How the 2015 Paris Agreement Would Limit Climate Change

Reuters / NOAA / Climate Action Tracker

5) Will European unity fray?

One of the boldest experiments in regional integration in world history is sputtering. Britain’s recent vote to leave the European Union has encouraged anti-EU parties in other member states to campaign for their own exit referendums. And if “Brexit” actually happens, the union would lose one of its wealthiest and most powerful members, just as it struggles to recover from economic crisis. Meanwhile, many EU members are refusing to accept a quota system for resettling asylum-seekers that could help resolve Europe’s refugee crisis. An EU agreement with Turkey to prevent migrants from coming to Europe is largely working, but it’s also quite fragile. Surging populist and nationalist movements—most prominently Marine Le Pen’s National Front in France—threaten to weaken Europe from within.
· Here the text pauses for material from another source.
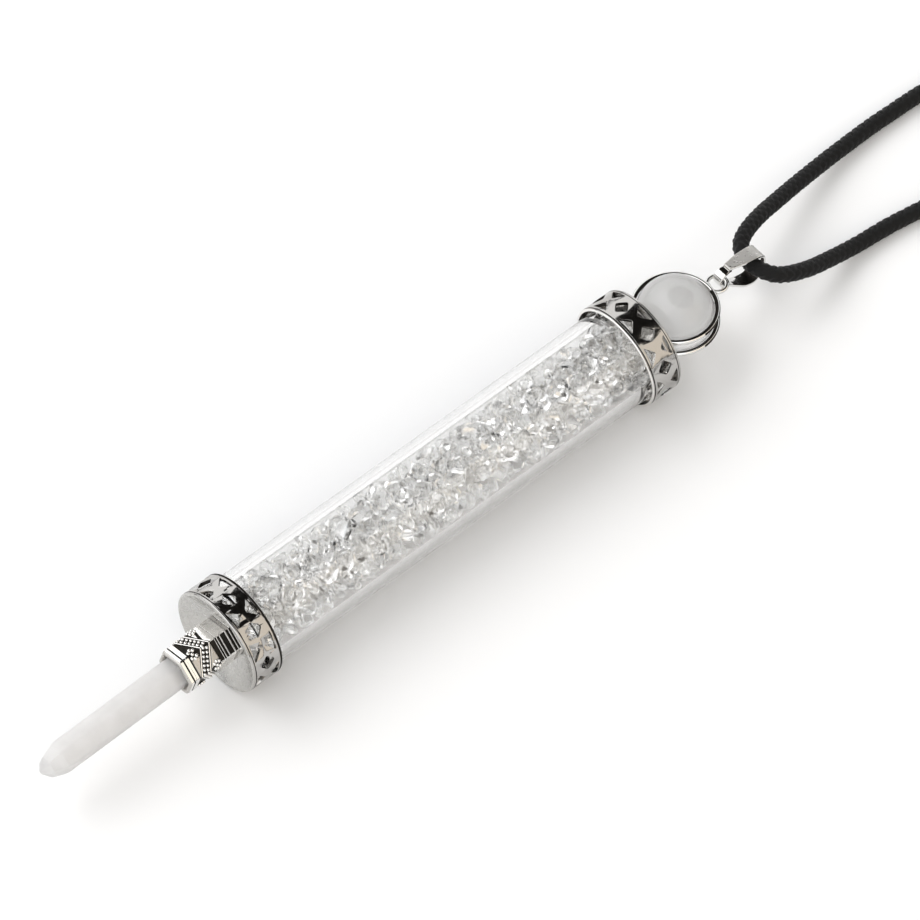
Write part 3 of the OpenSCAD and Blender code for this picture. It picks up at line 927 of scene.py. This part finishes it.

Trump has referred to himself as “Mr. Brexit,” and not just because he thought he could defy the pollsters and prognosticators and pull off an upset at the polls like the Brexiteers did. (He was right!) During a visit to Scotland in the midst of the referendum, Trump said he agreed with the spirit of the “Leave” campaign. “People want to take their country back,” he explained. “They want to have independence, in a sense, and you see it ... all over Europe. You’re going to have more than just … what happened last night. ... I think it’s happening in the United States.” (Last spring, by contrast, Obama traveled to the United Kingdom to lobby against Britain leaving the EU.) Trump may well inspire and encourage additional defections from the European project. After Brexit and Mr. Brexit, what comes next?